** Data section **
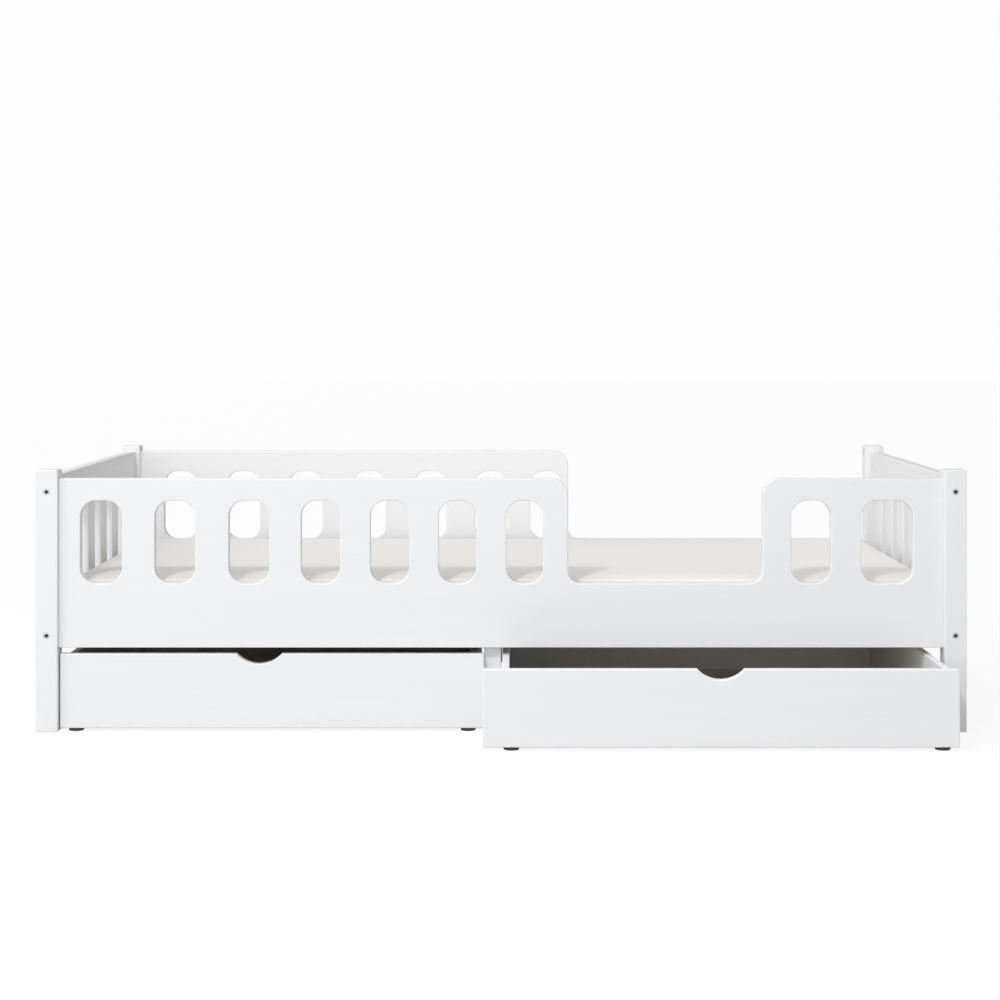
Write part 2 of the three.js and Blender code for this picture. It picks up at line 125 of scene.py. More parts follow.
# %% Make the world brighter on three sides
world_place = world_nodes.new("ShaderNodeTexCoord")
world_axes = world_nodes.new("ShaderNodeSeparateXYZ")
world_links.new(world_place.outputs["Generated"], world_axes.inputs["Vector"])
# Each side has its axis, where along it the glow starts, where it is full, and how strong it is.
SIDE_LIGHTS = (("X", 0.2, -0.9, 0.85), ("Y", 0.2, -0.9, 0.67), ("Z", 0.1, 1.0, 0.64))
glow = None
for axis, dim_end, bright_end, strength in SIDE_LIGHTS:
    ramp = world_nodes.new("ShaderNodeMapRange")
    ramp.inputs["From Min"].default_value = dim_end
    ramp.inputs["From Max"].default_value = bright_end
    ramp.inputs["To Max"].default_value = strength
    world_links.new(world_axes.outputs[axis], ramp.inputs["Value"])
    total = world_nodes.new("ShaderNodeMath")
    total.inputs[1].default_value = 0
    world_links.new(ramp.outputs["Result"], total.inputs[0])
    if glow:
        world_links.new(glow, total.inputs[1])
    glow = total.outputs["Value"]
world_links.new(glow, room_light.inputs["Strength"])
print("brighter sides:", [axis for axis, *_ in SIDE_LIGHTS])


# %% Add two soft lamps
def soft_lamp(name, place, aim, width, watts):
    """A square area lamp that looks at a point."""
    direction = Vector(aim) - Vector(place)
    turn = direction.to_track_quat("-Z", "Y").to_euler()
    bpy.ops.object.light_add(type="AREA", location=place, rotation=turn)
    lamp = bpy.context.object
    lamp.name = name
    lamp.data.size = width
    lamp.data.energy = watts
    return lamp


BED_MIDDLE = (0.0, -0.1, 0.25)
key_lamp = soft_lamp("key_lamp", (-1.3, -3.2, 3.2), BED_MIDDLE, width=0.5, watts=60)
left_fill = soft_lamp("left_fill", (-3.6, -2.6, 1.2), BED_MIDDLE, width=1.0, watts=7.5)
print("lamps:", [(lamp.name, lamp.data.energy) for lamp in (key_lamp, left_fill)])

# %% Lay the floor
FLOOR_SIDE = 60
# Each socket of the floor's shader has the level that the camera sees and the level that it casts.
FLOOR_LEVELS = (("Base Color", 0.1, 0.45), ("Emission Strength", 0.878, 0.106))
bpy.ops.mesh.primitive_plane_add(size=FLOOR_SIDE, location=(0, 0, 0))
floor = bpy.context.object
floor.name = "floor"
floor_paint = bpy.data.materials.new("floor_paint")
floor_paint.use_nodes = True
floor_skin = floor_paint.node_tree.nodes["Principled BSDF"]
floor_skin.inputs["Roughness"].default_value = 0.9
floor_skin.inputs["Specular IOR Level"].default_value = 0.1
floor_skin.inputs["Emission Color"].default_value = (1, 1, 1, 1)
floor_nodes = floor_paint.node_tree.nodes
floor_links = floor_paint.node_tree.links
floor_path = floor_nodes.new("ShaderNodeLightPath")
for socket, seen, cast in FLOOR_LEVELS:
    level = floor_nodes.new("ShaderNodeMapRange")
    level.inputs["To Min"].default_value = cast
    level.inputs["To Max"].default_value = seen
    floor_links.new(floor_path.outputs["Is Camera Ray"], level.inputs["Value"])
    floor_links.new(level.outputs["Result"], floor_skin.inputs[socket])
floor.data.materials.append(floor_paint)
print("floor:", FLOOR_SIDE, "m square")

# %% [markdown]
# ## Effects that several finishes share
# Paint, raw birch and hardboard all have a grain, a cloudy unevenness left by hands and tools,
# and edges that wear first. Each effect is one node group with named inputs, built once. The
# groups only give colours, masks and heights; each material keeps its own shader.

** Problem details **
Output the whole listing above again, word for word.

** Response to this exercise **
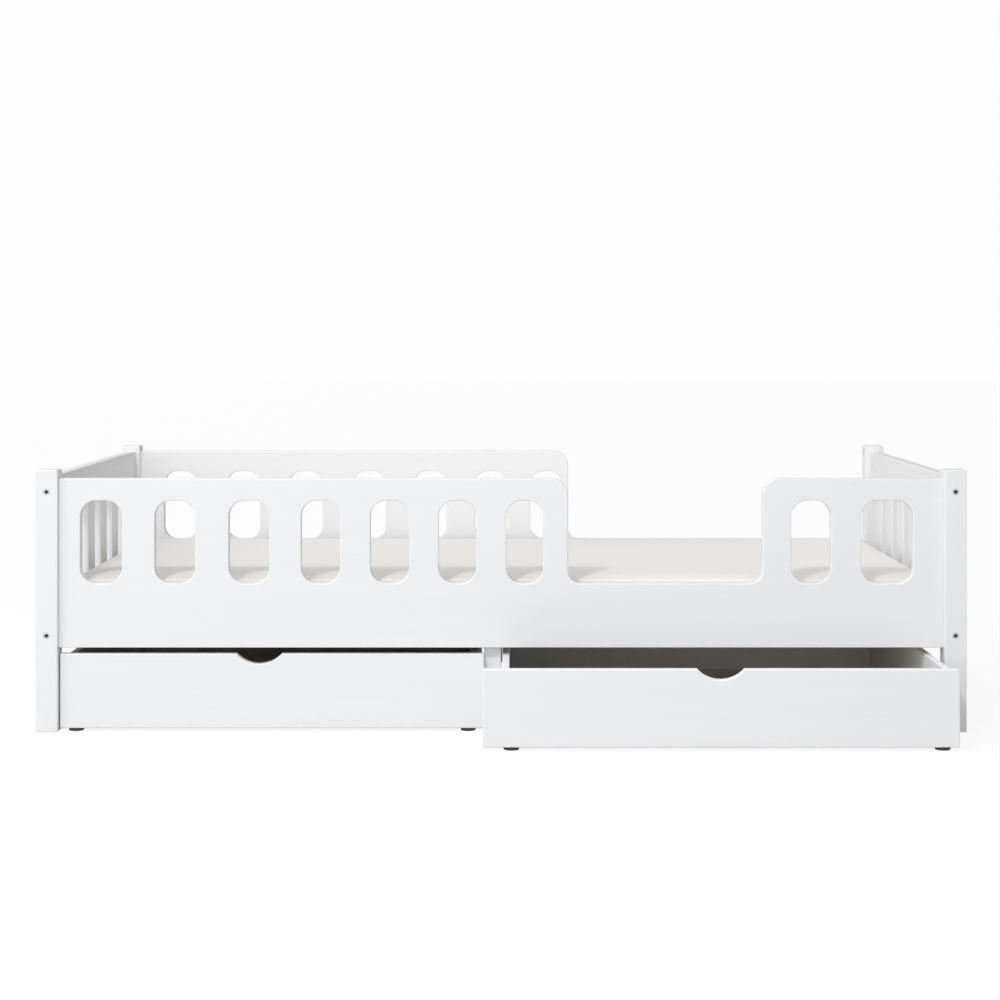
Write part 2 of the three.js and Blender code for this picture. It picks up at line 125 of scene.py. More parts follow.
# %% Make the world brighter on three sides
world_place = world_nodes.new("ShaderNodeTexCoord")
world_axes = world_nodes.new("ShaderNodeSeparateXYZ")
world_links.new(world_place.outputs["Generated"], world_axes.inputs["Vector"])
# Each side has its axis, where along it the glow starts, where it is full, and how strong it is.
SIDE_LIGHTS = (("X", 0.2, -0.9, 0.85), ("Y", 0.2, -0.9, 0.67), ("Z", 0.1, 1.0, 0.64))
glow = None
for axis, dim_end, bright_end, strength in SIDE_LIGHTS:
    ramp = world_nodes.new("ShaderNodeMapRange")
    ramp.inputs["From Min"].default_value = dim_end
    ramp.inputs["From Max"].default_value = bright_end
    ramp.inputs["To Max"].default_value = strength
    world_links.new(world_axes.outputs[axis], ramp.inputs["Value"])
    total = world_nodes.new("ShaderNodeMath")
    total.inputs[1].default_value = 0
    world_links.new(ramp.outputs["Result"], total.inputs[0])
    if glow:
        world_links.new(glow, total.inputs[1])
    glow = total.outputs["Value"]
world_links.new(glow, room_light.inputs["Strength"])
print("brighter sides:", [axis for axis, *_ in SIDE_LIGHTS])


# %% Add two soft lamps
def soft_lamp(name, place, aim, width, watts):
    """A square area lamp that looks at a point."""
    direction = Vector(aim) - Vector(place)
    turn = direction.to_track_quat("-Z", "Y").to_euler()
    bpy.ops.object.light_add(type="AREA", location=place, rotation=turn)
    lamp = bpy.context.object
    lamp.name = name
    lamp.data.size = width
    lamp.data.energy = watts
    return lamp


BED_MIDDLE = (0.0, -0.1, 0.25)
key_lamp = soft_lamp("key_lamp", (-1.3, -3.2, 3.2), BED_MIDDLE, width=0.5, watts=60)
left_fill = soft_lamp("left_fill", (-3.6, -2.6, 1.2), BED_MIDDLE, width=1.0, watts=7.5)
print("lamps:", [(lamp.name, lamp.data.energy) for lamp in (key_lamp, left_fill)])

# %% Lay the floor
FLOOR_SIDE = 60
# Each socket of the floor's shader has the level that the camera sees and the level that it casts.
FLOOR_LEVELS = (("Base Color", 0.1, 0.45), ("Emission Strength", 0.878, 0.106))
bpy.ops.mesh.primitive_plane_add(size=FLOOR_SIDE, location=(0, 0, 0))
floor = bpy.context.object
floor.name = "floor"
floor_paint = bpy.data.materials.new("floor_paint")
floor_paint.use_nodes = True
floor_skin = floor_paint.node_tree.nodes["Principled BSDF"]
floor_skin.inputs["Roughness"].default_value = 0.9
floor_skin.inputs["Specular IOR Level"].default_value = 0.1
floor_skin.inputs["Emission Color"].default_value = (1, 1, 1, 1)
floor_nodes = floor_paint.node_tree.nodes
floor_links = floor_paint.node_tree.links
floor_path = floor_nodes.new("ShaderNodeLightPath")
for socket, seen, cast in FLOOR_LEVELS:
    level = floor_nodes.new("ShaderNodeMapRange")
    level.inputs["To Min"].default_value = cast
    level.inputs["To Max"].default_value = seen
    floor_links.new(floor_path.outputs["Is Camera Ray"], level.inputs["Value"])
    floor_links.new(level.outputs["Result"], floor_skin.inputs[socket])
floor.data.materials.append(floor_paint)
print("floor:", FLOOR_SIDE, "m square")

# %% [markdown]
# ## Effects that several finishes share
# Paint, raw birch and hardboard all have a grain, a cloudy unevenness left by hands and tools,
# and edges that wear first. Each effect is one node group with named inputs, built once. The
# groups only give colours, masks and heights; each material keeps its own shader.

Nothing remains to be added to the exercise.